Kristof: Several of your works involve a combination of restriction of the dancers’ movements by a choreographic system and playfulness or humor. In Flood, this creates an interesting tension as well, as the dancers repeat a movement sequence, with each repetition announced by timer-like beeps, each time becoming shorter and shorter, forcing the dancers to select from the material and move faster and faster, which then again becomes “fun.”
Daniel: “It’s true that in each of my pieces I often start from a certain restriction or limitation. This also relates to the title of the book I made in 2012, A No Can Make Space: the idea of creating a perimeter or framework that I’m working inside of. It actually enables me to know what to do and in a way to find the freedom within that frame or to discover what are the boundaries and where can I push them. For each piece, I develop a system of rules and sometimes challenge those rules, but nevertheless, start from this system. The same goes for the concepts or ideas I work with: I always try to be rigorous with them; in that sense, they are also some kind of restriction. I think that the playfulness resembles how in games and sports there are also rules and restrictions, but the point is to play inside of these. So that’s kind of how I treat choreography as well. Not always, but often creating different situations that are game-like where the dancers have a number of rules, leaving an area of uncertainty as well.”

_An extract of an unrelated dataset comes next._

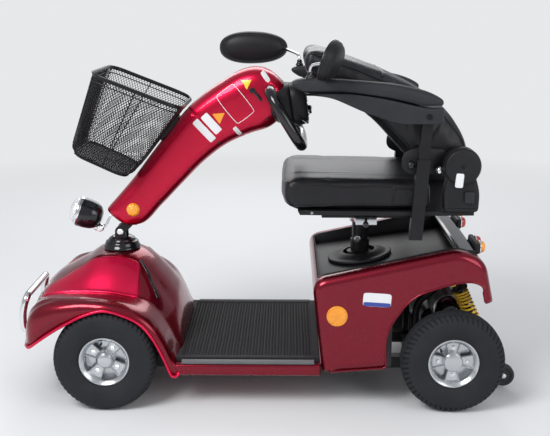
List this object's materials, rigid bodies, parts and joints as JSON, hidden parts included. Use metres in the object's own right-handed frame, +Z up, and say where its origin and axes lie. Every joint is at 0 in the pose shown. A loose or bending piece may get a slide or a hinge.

“I was influenced, although I only read it a couple of years ago, by the Dutch culture historian Johan Huizinga’s book Homo Ludens. When I read it, I realized that it related to the work I was doing. The way he describes a man as a playing animal was really interesting. For him, a play is not necessarily about frivolousness but it is often taken quite seriously. Huizinga describes different aspects of human culture as all deriving from play, like the judicial system or war. The play is something separated from the normal everyday life where a different set of rules apply. Also, the arts and performance are kind of like a separate sphere.”
This connection between play and law feels rather unexpected. You could also say that when it becomes law, play starts to have an impact on the world outside of this separate sphere and becomes a matter of power. Other thinkers consider play to be the opposite play of structure, breaking instead of developing them. During your performances, is there still a game-quality going on? Is it all scored, or is there still a game being played?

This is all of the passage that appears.